It’s happening. She’s dying. Back in hospital again. In the space of a week she’s halved in size and is drained of any colour. Apparently she’s losing blood…but no-one knows where from. She smiled happily when I walked in to the ward. And I genuinely felt pleased and relieved to see her there alive. This was quickly followed by an overwhelming sadness at the inevitable fact that she is going to die. And I think quite soon.
She was slightly drugged up, eyes a bit glazed, slurring, but on the upside she was incredibly chilled. She acted as I imagined she would if she got stoned…sighing in a relaxed way about not really knowing what on earth is going on and laughing about not going out partying tonight. She still slipped in the occasional ‘when I get better’ but it felt so much like she was just on auto pilot, as though she’s so programmed to that way of being that she wasn’t even conscious of the words coming out of her mouth.
It’s the fighting not to be an ill person she seems to have let go of. She hasn’t given up on life. I’ve never seen anyone get so excited about a new chair as she did that afternoon. She asked if I’d popped round to her house to see it while she’d been in hospital, as though word had got out about this chair and everyone in the world would be rushing to see it. She said “I couldn’t believe it was for me when I saw it arriving, oh its so beautiful”. I was moved. Of course her joy for this is absolutely understandable. Her entire life is spent sitting in this chair. Every day she wakes up, barely gets dressed, lights her fire, puts her TV on and sits on her chair until it’s dark and time to go to bed. That’s it.

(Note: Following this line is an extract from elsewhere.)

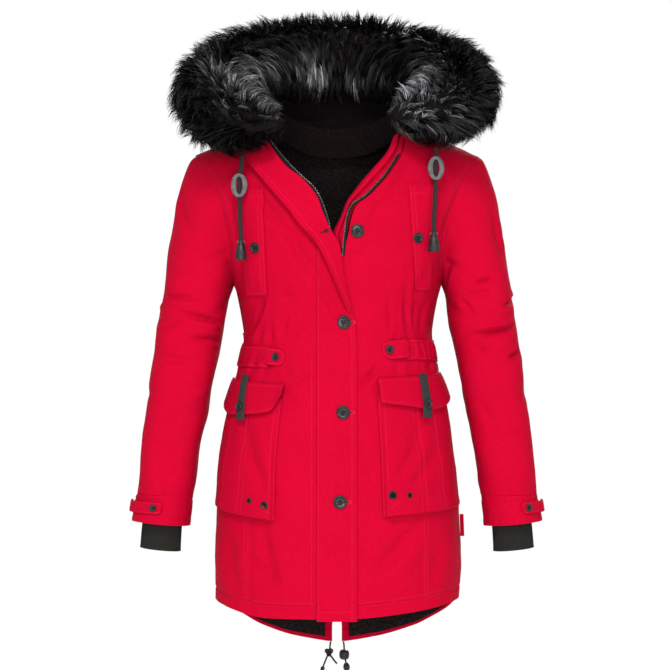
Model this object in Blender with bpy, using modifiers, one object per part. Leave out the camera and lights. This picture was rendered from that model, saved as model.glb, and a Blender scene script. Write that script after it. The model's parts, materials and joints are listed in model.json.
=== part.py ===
"""A hooded winter parka with a deep fur trim, filled out as if it were worn.

The cloth is a real wall everywhere. One rounded body surface is worked out from a short
table of sections, and every panel, pocket, flap, tab and casing is a patch of it. The
sleeves grow out of the armholes, the hood out of the neckline, and the fur sits round the
hood's rim. Metres, +Z up, front towards -Y, origin between the wearer's shoulders.
"""
import math

import bmesh
import bpy
import numpy as np
from mathutils import Matrix, Vector

MM = 0.001

# ---------------------------------------------------------------- driving dimensions (mm)
CLOTH = 2.6            # wall of the padded outer cloth
FLAP = 1.8             # wall of flaps, tabs and facings
LINING = 2.2           # wall of the plush lining
SEAM = 0.3             # gap at every seam
LIE = 0.7              # clearance of a piece that lies on another
STRAP = 1.4            # thickness of the webbing

ROUNDNESS = 2.4        # exponent of the body's rounded sections
ARMPIT_Z = -232.0      # height where the armholes begin
ARCH_Z = -190.0        # height where the body starts to close over the shoulder
ARCH_POWER = 2.2
SHOULDER_TOP = 50.0    # the shoulder line's height at the middle
SHOULDER_SLOPE = 0.42  # its fall for each mm outwards

BODY_ROWS = 14         # rows of faces from hem to armpit
YOKE_ROWS = 7          # rows of faces from armpit to shoulder seam
HALF_COLUMNS = 8       # columns of faces from the middle to the side seam
SLEEVE_CAP_ROWS = 6    # rows of faces of a sleeve's cap

# Body sections: height, half width on each side, depth in front and behind (mm).
BODY_NAMES = ("height", "left", "right", "front", "back")
BODY = (
    (-800, 182, 181, 154, 166),
    (-715, 182, 182, 152, 160),
    (-645, 183, 185, 150, 156),
    (-570, 181, 183, 146, 151),
    (-525, 178, 179, 142, 146),
    (-480, 174, 174, 137, 139),
    (-435, 166, 167, 131, 130),
    (-405, 160, 162, 127, 124),
    (-375, 154, 156, 123, 117),
    (-352, 147, 150, 119, 111),
    (-330, 142, 145, 116, 107),
    (-307, 139, 141, 114, 104),
    (-285, 142, 144, 115, 105),
    (-255, 148, 150, 118, 108),
    (-232, 154, 156, 121, 112),
    (-190, 168, 168, 124, 116),
    (-140, 185, 185, 125, 118),
    (-80, 215, 215, 124, 118),
    (-40, 235, 235, 122, 116),
    (60, 260, 260, 120, 112),
)

# Armhole: outward position and height on either side (mm), from underarm to shoulder tip.
ARMHOLE_NAMES = ("along", "x", "z")
ARMHOLE = (
    (0.00, 154, -232),
    (0.14, 156, -206),
    (0.28, 159, -178),
    (0.44, 164, -143),
    (0.60, 172, -108),
    (0.78, 188, -72),
    (1.00, 212, -39),
)

# Edge of each front along its zip: height against position (mm). Below it is the middle.
RIGHT_EDGE = (
    (-760, -0.2), (-215, -0.2), (-198, -2.5), (-172, -9), (-145, -14), (-111, -26),
    (-94, -36), (-75, -56), (-59, -72), (-33, -93), (-20, -102), (-8, -101), (14, -88),
)
LEFT_EDGE = (
    (-760, 0.2), (-215, 0.4), (-198, 5), (-184, 10), (-162, 16), (-137, 21), (-118, 29),
    (-107, 44), (-90, 61), (-75, 74), (-54, 88), (-42, 95), (-20, 100), (-6, 98), (14, 88),
)
NECK_X = 88.0          # neck points on the shoulder seams
BACK_NECK_Z = -5.0

# Hem: position across against height (mm).
FRONT_HEM = ((-185, -708), (-100, -716), (0, -716), (100, -709), (185, -697))
BACK_HEM = ((-185, -708), (-172, -719), (-152, -735), (-115, -759), (-60, -779), (0, -788),
            (60, -779), (122, -758), (140, -747), (171, -722), (185, -697))
VENT_TOP_Z = -655.0
VENT_HALF = 7.5
VENT_FACING = 28.0     # the lining stops this far from the vent
LINING_HEM = 13.0      # and this far above the hem

# Broad soft folds pressed into the body: angle round it (degrees, 0 in front), height,
# slant, length, width and depth (mm).
BODY_FOLDS = (
    (-64, -284, 30, 90, 36, 4.0),
    (-38, -384, -35, 90, 38, 2.5),
    (60, -278, -28, 90, 36, 4.0),
    (-76, -250, 52, 80, 34, 3.0),
    (36, -388, 32, 86, 38, 2.5),
    (118, -288, -30, 100, 40, 4.0),
    (-122, -284, 32, 96, 40, 4.0),
    (150, -386, 24, 96, 40, 3.5),
    (-154, -384, -26, 96, 40, 3.5),
    (172, -270, -12, 90, 40, 3.0),
)
WAIST_Z = -333.0       # the gathered casing's height, where the folds fade out

# ---------------------------------------------------------------- colours
RED = (0.74, 0.0, 0.028)
PLUSH_BLACK = (0.010, 0.009, 0.010)
FUR_BLACK = (0.012, 0.011, 0.012)
RIB_DARK = (0.030, 0.031, 0.026)
HARDWARE = (0.055, 0.055, 0.062)
CORD_DARK = (0.028, 0.028, 0.032)
METAL_GREY = (0.16, 0.16, 0.17)


# ---------------------------------------------------------------- scene and helpers
def clear_scene():
    """Remove whatever the file holds."""
    for item in list(bpy.data.objects):
        bpy.data.objects.remove(item, do_unlink=True)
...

That’s been her life since I’ve known her and it will be until she dies. So no wonder. And because of that I am quite seriously looking forward to seeing it.
One thought on “Slowly giving up”
I devoured this and have read all your postsnow . I am a Marie Curie Volunteer, doing pretty much the same befriending wok as you and also training to be a death doula /spiritual midwife. I loved reading this as so much of what you wrote resonated with my own experience with my own client, although my client is in her own home at the moment. I am 5 weeks into visiting my client, and despite the training i have done in my doula course, nothing really prepares you for the reality….so many of my asumptions have been knocked on the head with a mallet ! In particular the idea that some one is “ready” to die simply because they are old. I look forward to0 following your posts, and wish you and you client a peaceful journey.